### TASK BRIEF
Repeat every line, exactly, from the very first through the one where "self.tree.links.new(out, into)" appears. Add nothing else.

### MATERIAL PROVIDED
======

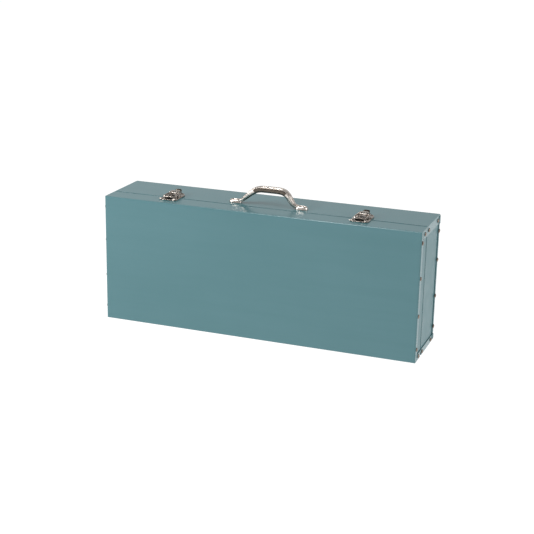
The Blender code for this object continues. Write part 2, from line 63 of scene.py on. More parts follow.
class Nodes:
    """A material being built: most calls add one node and return its output."""

    def __init__(self, name):
        self.made = bpy.data.materials.new(name)
        self.made.use_nodes = True
        self.tree = self.made.node_tree
        self.shader = self.tree.nodes["Principled BSDF"]
        coords = self.tree.nodes.new("ShaderNodeTexCoord")
        self.place = coords.outputs["Object"]

    def link(self, out, into):
        self.tree.links.new(out, into)

    def stretched(self, scale):
        node = self.tree.nodes.new("ShaderNodeMapping")
        node.inputs["Scale"].default_value = scale
        self.link(self.place, node.inputs["Vector"])
        return node.outputs["Vector"]

    def noise(self, scale, detail=3.0, roughness=0.5, vector=None):
        node = self.tree.nodes.new("ShaderNodeTexNoise")
        node.inputs["Scale"].default_value = scale
        node.inputs["Detail"].default_value = detail
        node.inputs["Roughness"].default_value = roughness
        self.link(vector or self.place, node.inputs["Vector"])
        return node.outputs["Fac"]

    def cells(self, scale):
        node = self.tree.nodes.new("ShaderNodeTexVoronoi")
        node.inputs["Scale"].default_value = scale
        self.link(self.place, node.inputs["Vector"])
        return node.outputs["Distance"]

    def span(self, value, low, high, to_low, to_high, smooth=False):
        node = self.tree.nodes.new("ShaderNodeMapRange")
        node.interpolation_type = "SMOOTHSTEP" if smooth else "LINEAR"
        limits = {"From Min": low, "From Max": high, "To Min": to_low, "To Max": to_high}
        for key, number in limits.items():
            node.inputs[key].default_value = number
        self.link(value, node.inputs["Value"])
        return node.outputs["Result"]

    def math(self, operation, a, b):
        node = self.tree.nodes.new("ShaderNodeMath")
        node.operation = operation
        for socket, value in zip(node.inputs, (a, b)):
            if isinstance(value, (int, float)):
                socket.default_value = value
            else:
                self.link(value, socket)
        return node.outputs["Value"]

    def mix(self, factor, a, b):
        node = self.tree.nodes.new("ShaderNodeMix")
        node.data_type = "RGBA"
        self.link(factor, node.inputs[0])
        for socket, value in zip((node.inputs[6], node.inputs[7]), (a, b)):
            if isinstance(value, tuple):
                socket.default_value = (*value, 1.0)
            else:
                self.link(value, socket)
        return node.outputs[2]

    def bump(self, height, strength, distance, under=None):
        node = self.tree.nodes.new("ShaderNodeBump")
        node.inputs["Strength"].default_value = strength
        node.inputs["Distance"].default_value = distance
        self.link(height, node.inputs["Height"])
        if under is not None:
            self.link(under, node.inputs["Normal"])
        return node.outputs["Normal"]

    def finish(self, colour, roughness, normal, **fixed):
        for key, value in (("Base Color", colour), ("Roughness", roughness), ("Normal", normal)):
            if isinstance(value, (int, float)):
                self.shader.inputs[key].default_value = value
            else:
                self.link(value, self.shader.inputs[key])
        for key, value in fixed.items():
            self.shader.inputs[key.replace("_", " ")].default_value = value
        return self.made


# The enamel from its darker patches to its lighter streaks.
ENAMEL_SHADES = ((0.071, 0.177, 0.196), (0.076, 0.184, 0.204), (0.082, 0.193, 0.214))
ENAMEL_SPECK = (0.035, 0.095, 0.105)


def enamel(name, dull, level):
    """Stoved enamel on sheet steel: faint streaks, orange peel, and a slow waviness of the sheet."""
    n = Nodes(name)
    deep, middle, pale = ENAMEL_SHADES
    cloud = n.span(n.noise(7.0, 4.0), 0.3, 0.7, 0.0, 1.0)
    streak = n.span(n.noise(1.0, 4.0, 0.5, n.stretched((5.0, 25.0, 60.0))), 0.3, 0.7, 0.0, 1.0)
    colour = n.mix(cloud, deep, middle)
    light = n.mix(cloud, middle, pale)
    colour = n.mix(streak, colour, light)
    speck = n.span(n.noise(900.0, 2.0), 0.72, 0.80, 0.0, 0.35, True)
    colour = n.mix(speck, colour, ENAMEL_SPECK)
    rough = n.span(n.noise(45.0, 5.0, 0.65), 0.3, 0.75, dull, dull + 0.08)
    wave = n.bump(n.noise(5.0, 1.0), 0.08, 0.004)
    peel = n.bump(n.noise(650.0, 2.0), 0.08, 0.0001, wave)
    return n.finish(colour, rough, peel, Specular_IOR_Level=level)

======

### OUTPUT OF THE TASK
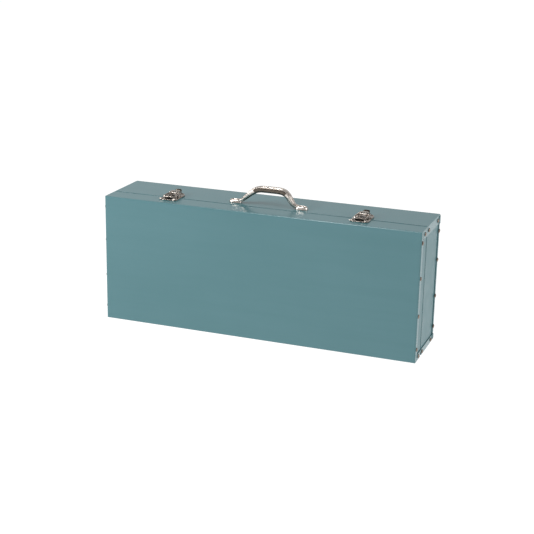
The Blender code for this object continues. Write part 2, from line 63 of scene.py on. More parts follow.
class Nodes:
    """A material being built: most calls add one node and return its output."""

    def __init__(self, name):
        self.made = bpy.data.materials.new(name)
        self.made.use_nodes = True
        self.tree = self.made.node_tree
        self.shader = self.tree.nodes["Principled BSDF"]
        coords = self.tree.nodes.new("ShaderNodeTexCoord")
        self.place = coords.outputs["Object"]

    def link(self, out, into):
        self.tree.links.new(out, into)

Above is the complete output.